Mia: Yes. It has a mind of its own.
Cora: I know where Wrachal’s house is. I think I know. I’m 70% sure. (Mike trusted her and alas, the 30% won out. We just think it’s so funny that she quantifies her certainty.)
Mike: My forearms are so sore.
Mia: (Laughing) You only have two arms!
Mia: (while in the car) Who is going faster, us or the trees?
Me: Trees don’t move, silly. So we’re moving faster.
Mia: No, they are moving.
Me: If you stood by the tress, would it look like the car is moving?
Mia: Yes. But we’re in the car so the trees are moving.

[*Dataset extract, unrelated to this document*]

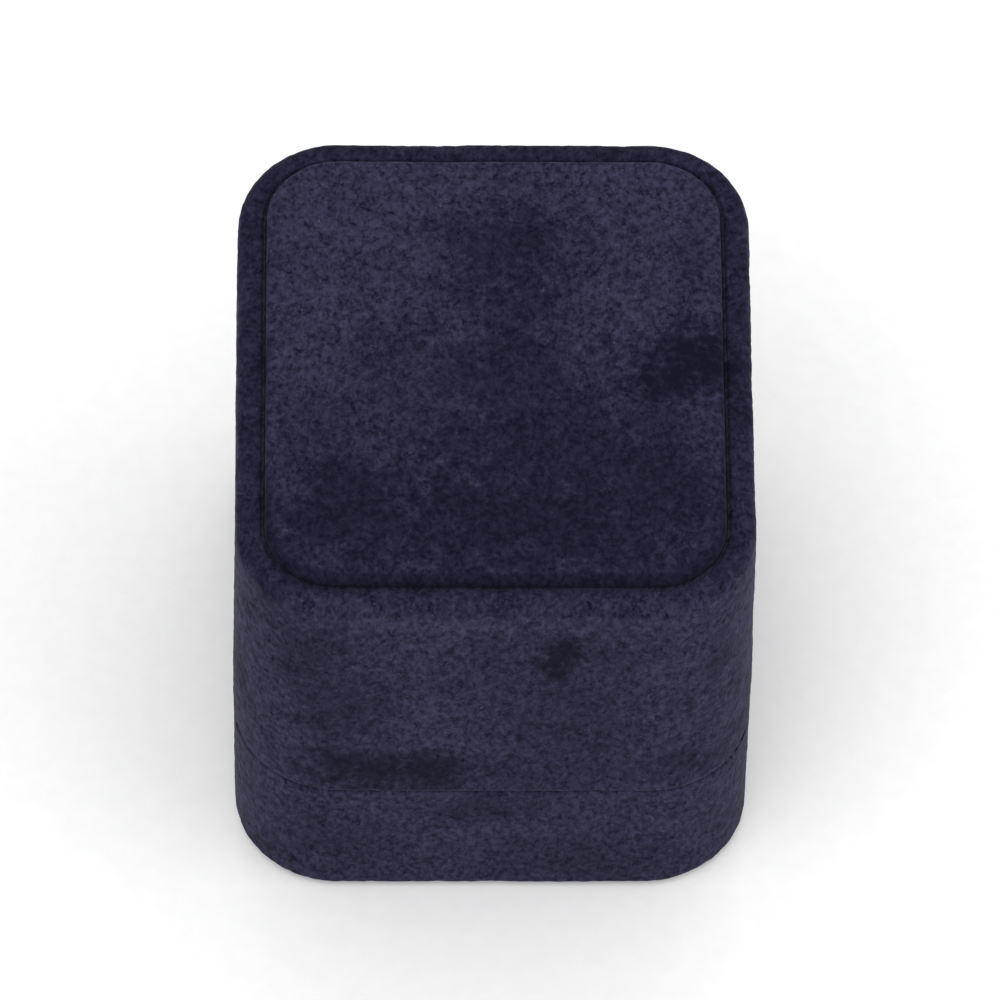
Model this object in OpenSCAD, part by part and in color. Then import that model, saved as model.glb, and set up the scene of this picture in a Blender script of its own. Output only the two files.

Me: That’s called point of reference.
Mia: Is big the same as tall?
Me: Big can mean tall or wide or heavy.
Mia: Oh, that tree is wide, not tall.
Me: That’s right.
Mia is so logical. It’s delicious to me. She’s also the one who reminds me daily of the large reminder on my calendar: HENDRIX IS ALLERGIC TO PEANUT BUTTER. I have almost killed our four-year-old neighbor twice. Meaning, I was bribing him to eat peanut butter by coating it with honey because he said he didn’t like it, and it was on his lips twice. And both times, he’s got it on his mouth and says, really confused, “But I’m allergic to peanut butter.” And then I freak out and make him wash all over. We gave him hives one time. I don’t know what is wrong with me.
Mia: Guys, guys. I think we need to focus on the mousetraps.
Cora: I love how Mia just said, “focus.”
Me and Talia: (laughing) Did you just hear them?
We were talking about mousetraps because we had mice. Talia saw one in the bathroom and ran back in with a bowl to catch it. It was hilarious. Needless to say, the mouse won that round. We never even managed to locate it again. A trap worked a few days later.
Carter: (distraught) I broke my naked!
No amount of talking convinced him that he’d cut the skin of his stomach. No, he’d broken his naked. That’s what he gets for running around with no clothes on all the time, often singing:
Carter : (♫) I am a nakey-pants, fooling around.
Recently Carter ran out of sacrament meeting and I followed him (without running, unwisely). He circled the building, ran back into the chapel from the other side (this time with his pants down because they’d fallen down again), raced past the pulpit, and then settled back in with the family like nothing happened.
This leads to comments like the one overheard in primary:
First Counselor: I just love seeing Carter running around; all his boy parts hanging out.
The day I got a call from Melanie, who got a call from Lynette, who got a call from Kaylee that Carter and Melanie’s daughter, Taryn, were running down the middle of the street while I was “babysitting” (sad that I have to put that in quotes), I rushed to save their lives thinking, “At least Carter’s pants are still up. How surprising.” Carter escapes the house without me noticing pretty frequently. Sometimes he goes to friends’ houses. Sometime he transports all of the bicycles in the garage to a patch of grass four houses down for no apparent reason.
Graham likes to empty kitchen drawers and the fill them. I pulled one out and this is what I found underneath:
That’s right, Graham’s private stash includes bottles and medicine droppers. Make of that what you will.
Okay, that’s it for this post. Sorry there’s not much about Lina. She does chores and homework and is generally awesome, too. She was a gypsy or a disco dancer for Halloween, depending on her mood. Today she went to her dance class barefoot so as not to mess up her ballet shoes in the rain (Yes, rain! In November!) and I honestly thought, “I should carry her so her feet don’t get wet.” Um . . . she’s like forty pounds past those days. But it doesn’t seem that long ago, I swear!!!